* [Work to be completed]: Output exactly the span of lines that begins at the line containing "mesh.shade_smooth()" and ends at the line containing "[round(side * 2", both lines included.

* [Supplied records]:

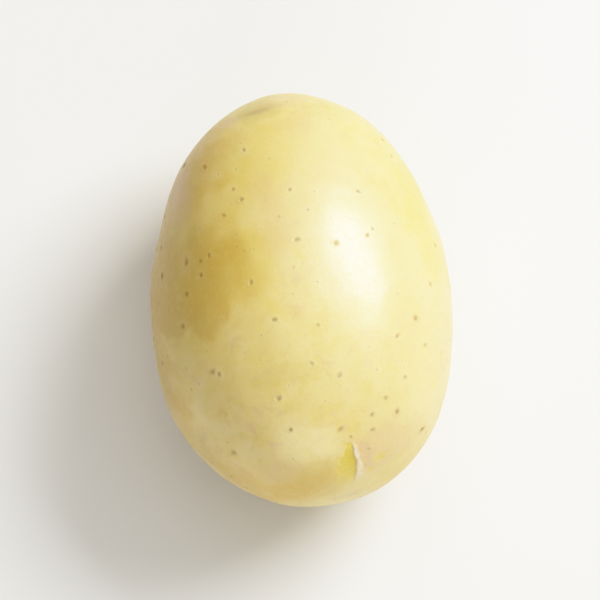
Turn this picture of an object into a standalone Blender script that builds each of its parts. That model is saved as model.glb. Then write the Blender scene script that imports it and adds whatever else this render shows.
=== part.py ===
# A washed, pale-skinned potato, lying on its side on the small flat spot that it rests on.
#
# The frame is in metres, with +Z up. The long axis runs along Y. The broad heel end, where the
# tuber grew from its stolon, points to -Y, and the slimmer rose end, where the eyes crowd
# together, points to +Y. The origin is under the middle of the tuber, on the surface it lies on.
#
# A place on the skin is a pair of angles in degrees. The first goes round the long axis from the
# top (0) to the +X side (90), the underside (180) and the -X side (270). The second goes from the
# heel (-90) over the waist (0) to the rose end (90).

import math

import bmesh
import bpy
from mathutils import Vector

# Overall sizes of the tuber as it lies.
LENGTH = 0.0820
WIDTH = 0.0590
THICKNESS = 0.0530

# How much the flat spot takes off the lowest point of the round body.
FLAT_SPOT_DEPTH = 0.0009

# Form of the body. A taper is the share by which the rose end is slimmer, and the heel fuller.
# A bend is how far both ends lean towards +X, and upwards, from a straight long axis.
TAPER_ACROSS = 0.076
TAPER_IN_HEIGHT = 0.060
SIDE_BEND = 0.0006
HEIGHT_BEND = 0.0012

# Broad swellings and, where the height is negative, hollows. The reach is from the middle to
# where the height has fallen to about a third.
SWELLINGS = (
    # round, along, reach, height
    (78, -22, 0.009, -0.0003),
    (64, -50, 0.010, 0.0004),
    (300, -18, 0.012, 0.0004),
    (318, -52, 0.014, 0.0004),
    (280, 24, 0.008, -0.0007),
    (20, 38, 0.015, -0.0004),
    (324, 66, 0.005, -0.0004),
    (76, 46, 0.013, 0.0008),
    (272, 50, 0.010, 0.0003),
    (296, 70, 0.012, 0.0006),
    (95, 16, 0.017, 0.0005),
    (128, -12, 0.016, -0.0010),
    (205, 28, 0.018, 0.0010),
    (236, -30, 0.016, 0.0011),
    (158, -46, 0.015, 0.0010),
    (262, -4, 0.015, -0.0007),
    (46, -62, 0.008, -0.0004),
    (230, 66, 0.012, -0.0007),
    (110, 62, 0.013, 0.0007),
)

# Eyes: shallow dimples, wider round the body than along it. They stand in a loose spiral.
EYE_WIDTH = 0.0100
EYE_HEIGHT = 0.0062
EYE_DEPTH = 0.0008
EYES = (
    # round, along
    (104, 4),
    (244, 16),
    (142, -30),
    (288, -38),
    (136, 44),
    (212, 50),
    (114, 73),
    (170, 68),
    (224, 77),
)

# The dimple at the heel, where the stolon broke away.
STOLON_DIMPLE_WIDTH = 0.0090
STOLON_DIMPLE_DEPTH = 0.0011
STOLON_PLACE = (176, -70)

# Facets along each edge of the cube that the round body is inflated from.
FACETS_PER_SIDE = 20

# Cut edges nearer than this join, so that the rim of the flat spot has no slivers.
RIM_MERGE = 0.0002

SKIN_COLOUR = (0.730, 0.585, 0.215, 1.0)
SKIN_ROUGHNESS = 0.42


def clear_scene():
    for obj in list(bpy.data.objects):
        bpy.data.objects.remove(obj, do_unlink=True)


def direction_at(round_degrees, along_degrees):
    """The unit direction of a place on the skin, before the body is stretched."""
    turn = math.radians(round_degrees)
    rise = math.radians(along_degrees)
    side = math.cos(rise) * math.sin(turn)
    up = math.cos(rise) * math.cos(turn)
    return Vector((side, math.sin(rise), up))


def body_point(direction):
    """The plain body: an ellipsoid that tapers to the rose end and bends a little."""
    across = 1 - TAPER_ACROSS * direction.y
    in_height = 1 - TAPER_IN_HEIGHT * direction.y
    bend = direction.y**2
    return Vector(
        (
            direction.x * across * WIDTH / 2 + SIDE_BEND * bend,
            direction.y * LENGTH / 2,
            direction.z * in_height * THICKNESS / 2 + HEIGHT_BEND * bend,
        )
    )


def body_normal(direction):
    """The outward direction of the plain body, close enough for shallow relief."""
    return Vector(
        (direction.x / WIDTH, direction.y / LENGTH, direction.z / THICKNESS)
    ).normalized()


def swelling_relief(point, centre, reach, height):
    distance = (point - centre).length
    return height * math.exp(-((distance / reach) ** 2))


def dimple_relief(point, place, width, height, depth):
    """A soft oval dimple whose width lies round the body and whose height lies along it."""
    direction = direction_at(*place)
    outward = body_normal(direction)
    around = Vector((0, 1, 0)).cross(outward).normalized()
    along = outward.cross(around)
    offset = point - body_point(direction)
    if offset.dot(outward) < -width:
        return 0.0
    spread = (offset.dot(around) / (width / 2)) ** 2
    spread += (offset.dot(along) / (height / 2)) ** 2
    return -depth * math.exp(-spread)


def relief(point):
    """How far the skin stands out from the plain body at a point."""
    total = 0.0
    for round_degrees, along_degrees, reach, height in SWELLINGS:
        centre = body_point(direction_at(round_degrees, along_degrees))
        total += swelling_relief(point, centre, reach, height)
    for place in EYES:
        total += dimple_relief(point, place, EYE_WIDTH, EYE_HEIGHT, EYE_DEPTH)
    total += dimple_relief(
        point,
        STOLON_PLACE,
        STOLON_DIMPLE_WIDTH,
        STOLON_DIMPLE_WIDTH,
        STOLON_DIMPLE_DEPTH,
    )
    return total


def even_step(coordinate):
    """Spreads a cube's grid lines so that its facets come out even on a sphere."""
    return math.tan(coordinate * math.pi / 4)


def inflate_cube(bm):
    """A cube with a grid on each side, blown up to a ball of radius 1."""
    bmesh.ops.create_cube(bm, size=2)
    bmesh.ops.subdivide_edges(
        bm, edges=bm.edges[:], cuts=FACETS_PER_SIDE - 1, use_grid_fill=True
    )
    for vert in bm.verts:
        spread = [even_step(coordinate) for coordinate in vert.co]
        vert.co = Vector(spread).normalized()


def shape_tuber(bm):
    for vert in bm.verts:
        direction = vert.co.copy()
        point = body_point(direction)
        vert.co = point + body_normal(direction) * relief(point)


def extents(bm):
    lowest = Vector([min(vert.co[axis] for vert in bm.verts) for axis in range(3)])
    highest = Vector([max(vert.co[axis] for vert in bm.verts) for axis in range(3)])
    return lowest, highest


def fit_overall_sizes(bm):
    """Brings the round body to its overall sizes, with the underside at z = -FLAT_SPOT_DEPTH."""
    lowest, highest = extents(bm)
    middle = (lowest + highest) / 2
    wanted = (WIDTH, LENGTH, THICKNESS + FLAT_SPOT_DEPTH)
    for vert in bm.verts:
        for axis in range(3):
            scale = wanted[axis] / (highest[axis] - lowest[axis])
            vert.co[axis] = (vert.co[axis] - middle[axis]) * scale
        vert.co.z += wanted[2] / 2 - FLAT_SPOT_DEPTH


def flatten_underside(bm):
    """Takes off what lies below z = 0 and closes the body with one flat face."""
    bmesh.ops.bisect_plane(
        bm,
        geom=bm.verts[:] + bm.edges[:] + bm.faces[:],
        plane_co=(0, 0, 0),
        plane_no=(0, 0, -1),
        clear_outer=True,
    )
    rim = [vert for vert in bm.verts if vert.is_boundary]
    bmesh.ops.remove_doubles(bm, verts=rim, dist=RIM_MERGE)
    rim_edges = [edge for edge in bm.edges if edge.is_boundary]
    bmesh.ops.contextual_create(bm, geom=rim_edges)
    bmesh.ops.recalc_face_normals(bm, faces=bm.faces[:])


def skin_material():
    material = bpy.data.materials.new("potato_skin")
    material.use_nodes = True
    shader = material.node_tree.nodes["Principled BSDF"]
    shader.inputs["Base Color"].default_value = SKIN_COLOUR
    shader.inputs["Roughness"].default_value = SKIN_ROUGHNESS
    shader.inputs["Metallic"].default_value = 0.0
    material.diffuse_color = SKIN_COLOUR
    return material


def make_potato():
    bm = bmesh.new()
    inflate_cube(bm)
    shape_tuber(bm)
    fit_overall_sizes(bm)
    flatten_underside(bm)
    mesh = bpy.data.meshes.new("potato")
    bm.to_mesh(mesh)
    bm.free()
    mesh.shade_smooth()
    mesh.materials.append(skin_material())
    potato = bpy.data.objects.new("potato", mesh)
    bpy.context.scene.collection.objects.link(potato)
    return potato


clear_scene()
make_potato()
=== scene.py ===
import math
import random

import bmesh
import bpy
import numpy as np
from mathutils import Matrix, Vector, kdtree, noise
from mathutils.bvhtree import BVHTree


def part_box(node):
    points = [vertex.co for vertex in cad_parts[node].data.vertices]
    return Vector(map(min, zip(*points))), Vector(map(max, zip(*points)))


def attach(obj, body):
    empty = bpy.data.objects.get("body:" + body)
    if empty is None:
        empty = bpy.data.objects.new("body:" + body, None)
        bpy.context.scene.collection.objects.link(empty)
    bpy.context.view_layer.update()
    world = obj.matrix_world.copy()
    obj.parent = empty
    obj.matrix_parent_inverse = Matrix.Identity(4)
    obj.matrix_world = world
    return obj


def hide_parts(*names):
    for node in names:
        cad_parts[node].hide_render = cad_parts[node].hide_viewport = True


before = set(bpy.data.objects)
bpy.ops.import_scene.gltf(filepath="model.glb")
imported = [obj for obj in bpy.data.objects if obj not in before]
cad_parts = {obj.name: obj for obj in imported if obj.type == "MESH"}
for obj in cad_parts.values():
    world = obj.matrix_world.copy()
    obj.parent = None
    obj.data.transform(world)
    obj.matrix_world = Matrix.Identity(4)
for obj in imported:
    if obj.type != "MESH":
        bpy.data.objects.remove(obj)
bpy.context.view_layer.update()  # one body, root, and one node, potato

mm = 0.001
boxLow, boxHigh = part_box("potato")
middle = (boxLow + boxHigh) / 2
half = (boxHigh - boxLow) / 2
print("frame: loaded, potato", [round(side * 2 / mm, 1) for side in half], "mm")

# Places on the skin are (round, along) in degrees: round the long axis from the top (0) to +X (90)
# and the underside (180), and along it from the heel (-90) over the waist (0) to the rose end (90).

tuber = {
    "guideLevels": 3,  # how finely the frame's facets are rounded over
    "flatEnough": 30,  # triangles that meet at less than this, in degrees, join into quads
    "squareEnough": 50,
    "mapGap": 0.012,  # margin round each side of the colour map
    "gridLines": 88,  # quads along each side of the cube that the skin grows from
    "settlePasses": 2,  # evens out what is left of the facets
    "swayHeight": 0.16 * mm,  # soft unevenness that a hand feels
    "swaySize": 13 * mm,
    "dimpleHeight": 0.035 * mm,  # finer unevenness that breaks up the shine
    "dimpleSize": 3.2 * mm,
    "spotHeight": 0.7 * mm,  # relief fades out this near to the surface it rests on
    "finerEyes": (4.3 * mm, 2.2 * mm),  # the mesh is split once, and then again, within these radii
    "finerScar": (3.6 * mm, 2.4 * mm),
    "finerScuff": (5.6 * mm, 4.2 * mm),
    "finerFlecks": 2.2 * mm,
}


def roundedGuide(node):
    # a smooth copy of the frame's faceted solid, only used to be measured
    mesh = node.data.copy()
    bm = bmesh.new()
    bm.from_mesh(mesh)
    bmesh.ops.remove_doubles(bm, verts=bm.verts[:], dist=0.001 * mm)
    bmesh.ops.join_triangles(
        bm,
        faces=bm.faces[:],
        angle_face_threshold=math.radians(tuber["flatEnough"]),
        angle_shape_threshold=math.radians(tuber["squareEnough"]),
    )
    bm.to_mesh(mesh)
    bm.free()
    guideObject = bpy.data.objects.new("tuberGuide", mesh)
    bpy.context.scene.collection.objects.link(guideObject)
    rounding = guideObject.modifiers.new("rounding", "SUBSURF")
    rounding.levels = tuber["guideLevels"]
    tree = BVHTree.FromObject(guideObject, bpy.context.evaluated_depsgraph_get())
    bpy.data.objects.remove(guideObject)
    return tree


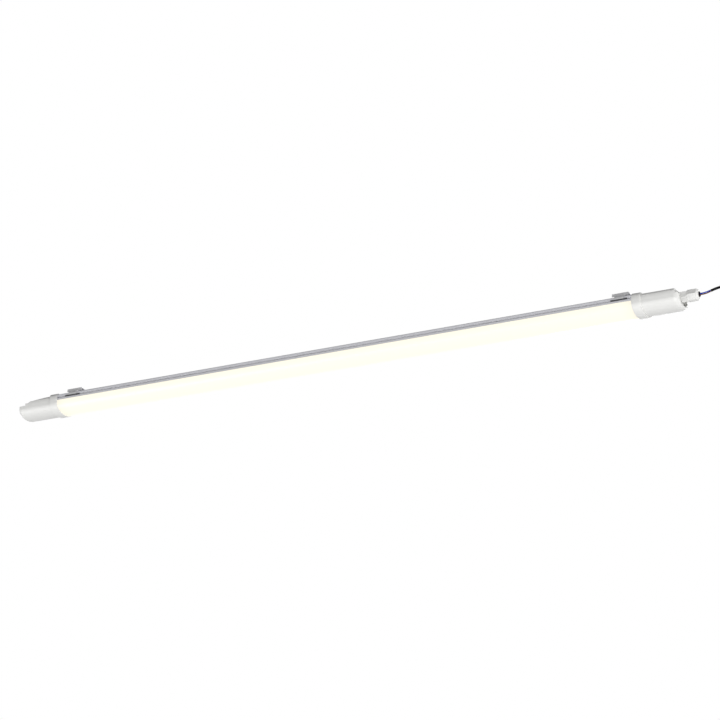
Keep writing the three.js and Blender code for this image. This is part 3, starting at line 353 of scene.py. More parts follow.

* [Result of this exercise]:
    mesh.shade_smooth()
    mesh.materials.append(skin_material())
    potato = bpy.data.objects.new("potato", mesh)
    bpy.context.scene.collection.objects.link(potato)
    return potato


clear_scene()
make_potato()
=== scene.py ===
import math
import random

import bmesh
import bpy
import numpy as np
from mathutils import Matrix, Vector, kdtree, noise
from mathutils.bvhtree import BVHTree


def part_box(node):
    points = [vertex.co for vertex in cad_parts[node].data.vertices]
    return Vector(map(min, zip(*points))), Vector(map(max, zip(*points)))


def attach(obj, body):
    empty = bpy.data.objects.get("body:" + body)
    if empty is None:
        empty = bpy.data.objects.new("body:" + body, None)
        bpy.context.scene.collection.objects.link(empty)
    bpy.context.view_layer.update()
    world = obj.matrix_world.copy()
    obj.parent = empty
    obj.matrix_parent_inverse = Matrix.Identity(4)
    obj.matrix_world = world
    return obj


def hide_parts(*names):
    for node in names:
        cad_parts[node].hide_render = cad_parts[node].hide_viewport = True


before = set(bpy.data.objects)
bpy.ops.import_scene.gltf(filepath="model.glb")
imported = [obj for obj in bpy.data.objects if obj not in before]
cad_parts = {obj.name: obj for obj in imported if obj.type == "MESH"}
for obj in cad_parts.values():
    world = obj.matrix_world.copy()
    obj.parent = None
    obj.data.transform(world)
    obj.matrix_world = Matrix.Identity(4)
for obj in imported:
    if obj.type != "MESH":
        bpy.data.objects.remove(obj)
bpy.context.view_layer.update()  # one body, root, and one node, potato

mm = 0.001
boxLow, boxHigh = part_box("potato")
middle = (boxLow + boxHigh) / 2
half = (boxHigh - boxLow) / 2
print("frame: loaded, potato", [round(side * 2 / mm, 1) for side in half], "mm")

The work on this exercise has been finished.